Cornerstone Kansas City helps client companies identify and hire top-tier executive talent to meet their goals and needs. Our firm supports Women in Business and our Director of Client Services, Lisa Bruemmer, offers insight and tips to women in the workforce.
I have the cartoon you see below pasted above my office computer. Science tells us, and I’m sure my husband will confirm, that women use as many as 13,000 more words in a day than men.
But what science doesn’t address is that many times it takes that many words to actually be heard. Since we can’t whisper our input to a man and have it said for us and therefore attain intrinsic credibility, sometimes we just have to keep saying it, and saying it, and saying it…..
Progress is being made in leveling the playing field and many more women are being heard OR possibly many more of us are finally speaking up.
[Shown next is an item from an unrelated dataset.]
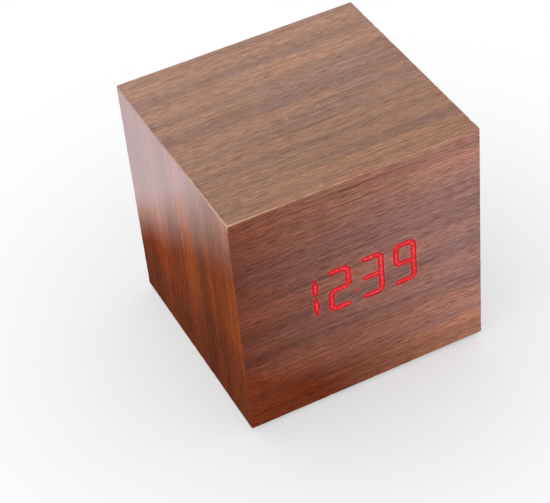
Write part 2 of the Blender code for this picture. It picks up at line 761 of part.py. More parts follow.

Whatever the case, educated, knowledgeable voices should be heard regardless of gender.
Differing backgrounds, experiences, points of view, and approaches applied to any situation are always beneficial. By listening to all available relevant and competent input, we secure the best chance of finding creative solutions and moving an endeavor forward….all boats rise.
Women are too often still relegated to the “be seen and not heard” category and, if a woman pushes to break out of that box, she’s labeled as pushy, bossy, arrogant, bitchy, etc. vs. the male equivalent…. “ambitious”. I recently read a post by Kare Jacoba, CEO-Leadquest titled: “Women: Being Nice is Killing your Career”, and she makes an excellent point:
“We hear so much about how women in business have such a hard time getting ahead, being taken seriously, reaching their goals, or progressing into leadership. I believe that all this niceness that we women are so damn attached to, is the core of why success appears to often be just beyond our reach. Because we expect ourselves to be…nice…and we expect other women to be…nice…so, too do men in business expect us to be nice, thereby making it more difficult for them, and ourselves, to take us seriously.”
I’m not advocating not being nice. What I am saying is that speaking and acting in a knowledgeable, professional manner and being taken seriously shouldn’t be tied to gender or being perceived as “nice”.
Employees who are nice and well-liked are overlooked every single day because they never advance to “professional” or “valued resource”. They’re never able to make their fullest contribution because they’re too dang busy being likable instead of valuable. Unless you’re being paid to be nice, it shouldn’t be a primary factor in determining your value.
Ideas and input come from our minds, life experience, knowledge and education….so using those to evaluate what we have to contribute simply makes more sense for all involved.
All relevant voices heard and valued regardless of gender. Now wouldn’t that be nice?